More than 140 delegates from across the Pacific have been in Auckland this week for the seventh of eight regional consultations ahead of the first World Humanitarian Summit in Istanbul in May 2016.

“For this region, the stakes could not be higher with Pacific Island Nations making up four of the top 10 countries on the 2014 World Risk Index,” Mr O’Brien said.

“We are open to new approaches, partnerships and technologies that could reduce the suffering caused by emergencies in the Pacific and beyond.”

The meeting was co-chaired by New Zealand, Australia and the United Nations Office for the Coordination of Humanitarian Affairs (UNOCHA) and brought together representatives of disaster-affected communities, civil society, governments, international aid agencies, the United Nations, Red Cross, academia and the private sector in the Pacific.

“The strong message from people in the Pacific has been that affected and vulnerable communities, especially women, girls, the elderly and people with disabilities, need to be at the centre of humanitarian action,” Mr O’Brien said.

“We need to continue to build strong, trusting partnerships between responders and those impacted by emergencies so that communities get the right help, from the right people, at the right time.

“You have challenged us to ensure that outside assistance is tailored to the needs of affected communities and does not overwhelm existing local systems and skills.

“I welcome this region’s commitment to building resilience and preparing for the challenges of the future and I want to assure people in the Pacific that their voice is being heard loud and clear.”
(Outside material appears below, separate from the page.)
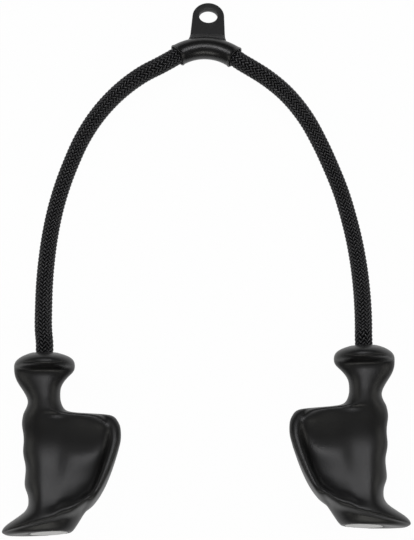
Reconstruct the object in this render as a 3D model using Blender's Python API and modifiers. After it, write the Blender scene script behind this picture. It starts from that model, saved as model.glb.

The outcomes from the Pacific consultations will feed into a global stakeholder consultation meeting in Geneva in October and then the World Humanitarian Summit in Istanbul in May 2016.

“I’d like to thank everyone across the Pacific who has been part of this process which is setting an ambitious forward agenda for humanitarian action,” Mr O’Brien said.

“We are seizing this opportunity with enthusiasm to create more coherent humanitarian action that embraces sustainable development, new technologies and investment in disaster risk reduction and preparedness, as well as response.”